"Ich möchte einen Fisch."

Translation:I would like a fish.

May 1, 2013


Sorted by top post


Is that a conjugation of "Ich mag" in the conditional tense (I would like)?

August 7, 2013



January 29, 2016


Can "ich möchte" also mean "I want"? Because in a previous sentence that was the correct translation proposed by Duolingo.

May 1, 2013


Yes, it is used for "I want", but it has connotations of not being able to have (compared to "Ich will einen Fisch" which implies you're about to go out and get one). "Möchten" is the subjunctive of "mogen", so it is the same grammatical structure as "would like". (The umlaut + t gets added to almost any other verb to make it subjunctive.)

May 6, 2013


I was taught that in most circumstances, it's considered rude to use "Ich will" and you should use " Ich möchte" instead.

May 21, 2014


That's useful - I didn't know about the subjunctive like that! Does "Moechten" have the same sense of being a more polite expression? In English, " I would like something" is considered a more considerate way to ask for things instead of "I want".

August 6, 2013


That's my understanding. I was told to use "ich möchte..." as a polite way of saying "I would like..."

April 7, 2014


Thats right :)

July 13, 2015


Translations are too literal. In practice it must be 'I would like to have a fish". I think.

December 17, 2013


Why not 'I would love a fish.'?

June 4, 2015


What kind of fish are we talking about here? Meaning, is this what you say when you're ordering fish at a restaurant or buying a pet fish at a petstore? Or can it mean both?

November 10, 2015


Theoretically, it could be either.

But in a restaurant, you would usually order not "one fish" but "some fish", i.e. some quantity of food prepared from an unspecified quantity of fish (maybe just part of one, if the fish is particularly big), so "Ich möchte gerne Fisch" would be more common there, without article.

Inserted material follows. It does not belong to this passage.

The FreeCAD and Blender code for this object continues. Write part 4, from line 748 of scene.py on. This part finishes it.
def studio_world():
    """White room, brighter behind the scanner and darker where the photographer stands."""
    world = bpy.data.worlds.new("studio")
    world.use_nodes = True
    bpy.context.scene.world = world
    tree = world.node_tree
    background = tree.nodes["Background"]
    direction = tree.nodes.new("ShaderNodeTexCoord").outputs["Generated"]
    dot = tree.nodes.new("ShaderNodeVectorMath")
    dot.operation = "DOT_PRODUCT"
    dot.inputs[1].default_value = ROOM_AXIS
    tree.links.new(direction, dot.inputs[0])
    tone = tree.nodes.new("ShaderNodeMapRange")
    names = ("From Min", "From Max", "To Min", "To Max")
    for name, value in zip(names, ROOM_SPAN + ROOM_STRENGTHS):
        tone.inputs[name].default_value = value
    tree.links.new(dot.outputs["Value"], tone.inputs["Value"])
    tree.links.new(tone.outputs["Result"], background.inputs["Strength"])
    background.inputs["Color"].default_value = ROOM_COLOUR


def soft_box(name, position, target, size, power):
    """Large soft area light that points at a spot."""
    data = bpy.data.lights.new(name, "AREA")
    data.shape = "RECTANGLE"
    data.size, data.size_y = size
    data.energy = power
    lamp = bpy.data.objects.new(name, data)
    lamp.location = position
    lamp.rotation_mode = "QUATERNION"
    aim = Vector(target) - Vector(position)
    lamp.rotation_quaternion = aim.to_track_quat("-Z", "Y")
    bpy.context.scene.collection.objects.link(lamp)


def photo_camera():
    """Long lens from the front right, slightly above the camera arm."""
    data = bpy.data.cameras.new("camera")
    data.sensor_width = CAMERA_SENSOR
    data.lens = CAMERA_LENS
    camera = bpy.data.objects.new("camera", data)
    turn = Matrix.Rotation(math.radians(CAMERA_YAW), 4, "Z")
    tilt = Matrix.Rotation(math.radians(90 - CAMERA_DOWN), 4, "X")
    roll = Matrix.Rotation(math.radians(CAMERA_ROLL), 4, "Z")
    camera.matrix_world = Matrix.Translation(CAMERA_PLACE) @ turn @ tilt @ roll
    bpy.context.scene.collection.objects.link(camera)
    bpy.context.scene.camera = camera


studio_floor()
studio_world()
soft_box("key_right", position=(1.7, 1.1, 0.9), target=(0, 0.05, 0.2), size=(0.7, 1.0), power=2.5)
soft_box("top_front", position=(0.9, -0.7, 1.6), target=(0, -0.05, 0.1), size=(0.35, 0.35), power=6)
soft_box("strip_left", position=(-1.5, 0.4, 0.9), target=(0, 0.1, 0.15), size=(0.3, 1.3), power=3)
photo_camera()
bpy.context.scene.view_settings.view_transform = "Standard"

(On the other hand, if you have been given a choice between a fish dish and another dish, you might say, "Ich nehme den Fisch" with the definite article even if the fish dish is made of only part of one. I suppose that "the fish" here is metonymy for "the dish containing fish".)

November 10, 2015


Mochte gern is what I heard and used in every restaurant in southern Germany. I don't think anyone living there would use anything else. I never got the fish eye saying it lol.

April 6, 2016


I should like a fish - was marked incorrect. Anybody know why? Thanks.

January 20, 2014


This actually was the correct phrase for both US and UK English near the turn of the century, but it's completely died out in the US, being replaced with "I would like", and from what I understand, it's dying out in the UK as well.

February 7, 2014


Been to the US, they stared at me because I sounded too British. Never been to the UK, are they gonna stare at me, too, when I go there? :-) I started learning English 30 years ago, I'm an old dog... :-)

February 7, 2014


Probably. It's pretty rare for anyone in the UK to use "I should like" as an expression anymore. You won't be stared at as much as in the US though... they'll probably just assume that you speak better English than they do.

April 7, 2014


Why einen and not ein?

December 16, 2014


"Fisch" is masculine - der Fisch - and so the "ein" becomes "einen" when it's the object of the sentence.

December 16, 2014


If I had just one wish, I'd wish for one more fish...

January 6, 2017


In ordinary English usage, there is a distinction between shall / will and should/would. With the first person singular or plural, one would use shall or should and switch to will / would as more emphatic. Thus, I was taught, one says "I should" but then "he would." Do others agree?

January 26, 2017


This is something that used to be taught but I'm not sure whether it's been part of natural English in the last couple of decades.

Making this distinction sounds distinctly posh and/or old-fashioned to me -- certainly not "ordinary".